Early Saturday morning, President Donald Trump took to Truth Social to make a seemingly unprompted post egging on Elon Musk.
“ELON IS DOING A GREAT JOB,” the post says. “BUT I WOULD LIKE TO SEE HIM GET MORE AGGRESSIVE. REMEMBER, WE HAVE A COUNTRY TO SAVE, BUT ULTIMATELY, TO MAKE GREATER THAN EVER BEFORE. MAGA!”
“Will do, Mr. President!” Musk replied in a post on X.
Within hours, the unelected tech billionaire looked to be eagerly complying, by seemingly ordering the sending of an email to untold numbers of federal employees demanding they promptly respond with “approx. 5 bullets of what you accomplished last week and cc your manager.” The email, which is similar to one Musk sent to employees at X after he bought that company, was unsigned and came from a human resources account at the Office of Personnel Management. It told recipients the deadline was Monday at 11:59 p.m. ET.
“Failure to respond will be taken as a resignation,” Musk said in a post on X announcing the directive.
The email itself does not say that, and as a federal employment law expert told CNN, Musk doesn’t have the authority to force federal employees to resign—and if he tried to, they would have ample legal recourse. And on Sunday afternoon, a spokesperson for the Office of Personnel Management seemed to walk back Musk’s threat of firings, telling Mother Jones that “[a]gencies will determine any next steps.”
But predictably, the email created even more mass chaos across a federal workforce that Musk has already thrown into disarray through mass layoffs prompted by his so-called Department of Government Efficiency (DOGE).

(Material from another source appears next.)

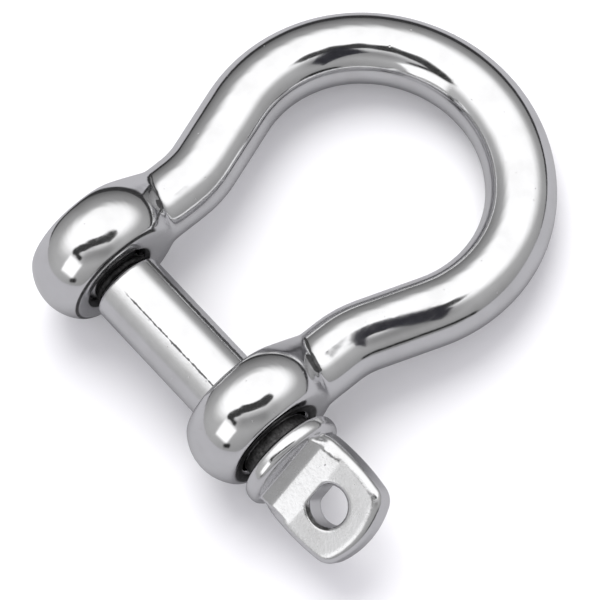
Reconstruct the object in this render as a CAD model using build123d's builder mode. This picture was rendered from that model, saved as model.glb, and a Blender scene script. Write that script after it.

The biggest surprise may have been the federal officials—including a couple of Trump loyalists—who sought to guard their own turf from Musk, even by quickly telling their staff to essentially ignore the email, because Musk is not their boss.
Among them are newly-confirmed FBI Director Kash Patel, who wrote to staff Saturday night telling them to “please pause any responses” to the OPM email, while reminding them that the FBI will conduct its own internal reviews, NBC News reported. Interim US attorney for the District of Columbia Ed Martin, who was one of three people appointed by the RNC and the Trump campaign to run the party’s 2024 platform committee, wrote to employees to undermine the email, telling them to “be general” in their responses, and adding, “If anyone gives you problems, I’ve got your back,” CNN reported.
Ambassador Tibor Nagy, acting under secretary of management at the State Department, told staff that the department would respond on behalf of employees, adding, “No employee is obligated to report their activities outside of their Department chain of command,” NBC also reported. CNN reported, citing an anonymous source, that employees of the National Security Agency were told they should not respond until they get further guidance from the Department of Defense.
So far, it seems the only official who has publicly ordered employees to comply was Secret Service Director Sean Curran, who told employees that the email “requires your response,” according to CNN. Spokespeople for the White House and the Office of Personnel Management did not immediately respond to questions.
All of this—Musk’s overstepping of his authority and upending the federal workforce with uncertainty—is part of why GOP voters have turned out to recent town halls in droves to demand their Republican congresspeople answer how they would respond to how DOGE has accessed sensitive data and mass firings of federal workers, the Washington Postreported Friday.
As I have previously reported, polls keep showing that many Americans want Musk and DOGE out of government; new polls out this week from CNN and the Washington Post, for example, show far more Americans disapprove of Musk’s role in government than approve of it.
Update, Feb. 23: This post was updated with a comment from a spokesperson from the Office of Personnel Management.